The assumption of many American commentators that India is a natural, inevitable ally of the U.S. is a mistaken one, and one that Kaplan should have learned enough to discard. It is a mistake not because, as Kaplan says, India has “an independent streak,” but because India’s ruling elite is still suffused with the anti-Americanism that informed founding prime minister Jawaharlal Nehru and his daughter Indira Gandhi. It is also because, to a startling and perhaps ridiculous degree, India already sees herself as a rival of the U.S.
Nor should we underestimate the ongoing strength of Russian influence in India. Almost everyone at the top of India’s intelligence and security bureaucracies came of age during the high point of Soviet influence, when the KGB’s largest foreign HQ was still in New Delhi, and its agents were in the habit of delivering suitcases of cash to Mrs. Gandhi’s house for use in Congress-party election campaigns. And though their time will soon pass, the country’s strategic éminences grises are still obsessed with Nixon’s support for Pakistan during the 1971 war with India, including the threatening dispatch of the U.S.S. Enterprise into the Bay of Bengal.
#page#You might think that the Chinese threat — and in particular the so-called string of pearls, the naval bases that China is building in Pakistan, Sri Lanka, and Burma — would push India into America’s arms. But if you read Indian discussion of the country’s naval and nuclear doctrine, much of it is about deterring the U.S.; and when Indian generals and admirals use the word “encirclement,” they tend to be referring to America, not to China. Puffed up with talk of India’s becoming a “superpower,” many senior Indian military officers see the Gulf and Central Asia as India’s sphere of influence and America’s presence in both Iraq and Afghanistan as evidence of a jealous plan to cramp India’s rise.
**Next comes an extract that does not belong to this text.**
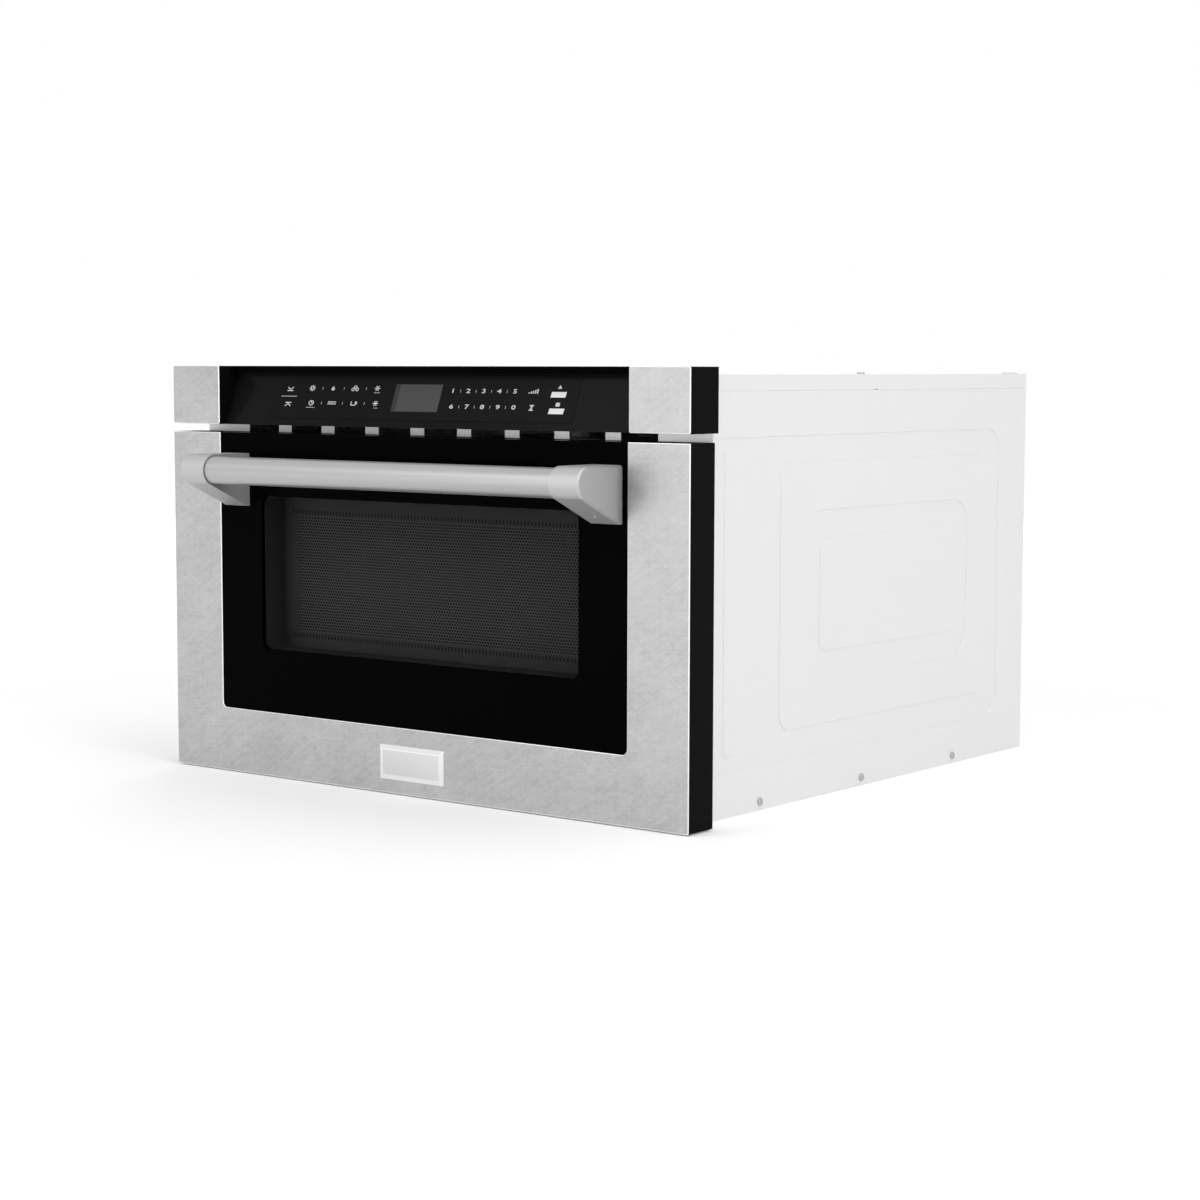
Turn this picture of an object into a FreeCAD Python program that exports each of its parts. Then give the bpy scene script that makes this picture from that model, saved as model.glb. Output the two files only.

They particularly resent our presence in Afghanistan, even though that very presence is taken by elements in Pakistan as proof that America is treacherously furthering India’s interests in Kabul.
This does not mean that India and America might not become close allies; it does mean that America faces enormously complicated challenges in the region, and that it will need to retain or even bolster its military and naval power if it is to retain respect and influence there. Moreover, to use that power effectively, U.S. officials will also have to develop a far better understanding of the subcontinent.
Kaplan has moments in which he discerns the current or potential problems and instability that lie behind the tendentious clichés of India as a nascent superpower, as the world’s largest democracy, and as the home of a 200 million–strong “middle class.” But he goes on at excessive length about Hindu fundamentalism and the anti-Muslim pogroms in Gujarat, and seems almost completely unaware of the real threat to India’s progress presented by the country’s many serious internal armed insurgencies. The most dangerous of these, as Prime Minister Manmohan Singh has admitted, is the Maoist “Naxalite” insurgency that rages in a wide “Red Belt” reaching all the way from the Nepalese border in the North to the outskirts of Bangalore in the South. These Maoists are estimated to have a significant degree of control in more than 150 of the country’s 626 districts, and if they were to start operating in the cities, India could start looking like the Indochina of the early Sixties. The fact that all of this and much else besides has somehow slipped past Kaplan shows that he has not yet paid sufficient attention to the realities of this region to be the guide that America’s diplomats and strategists will need.
– Mr. Foreman, a writer at large for Standpoint magazine, is based in London and New Delhi.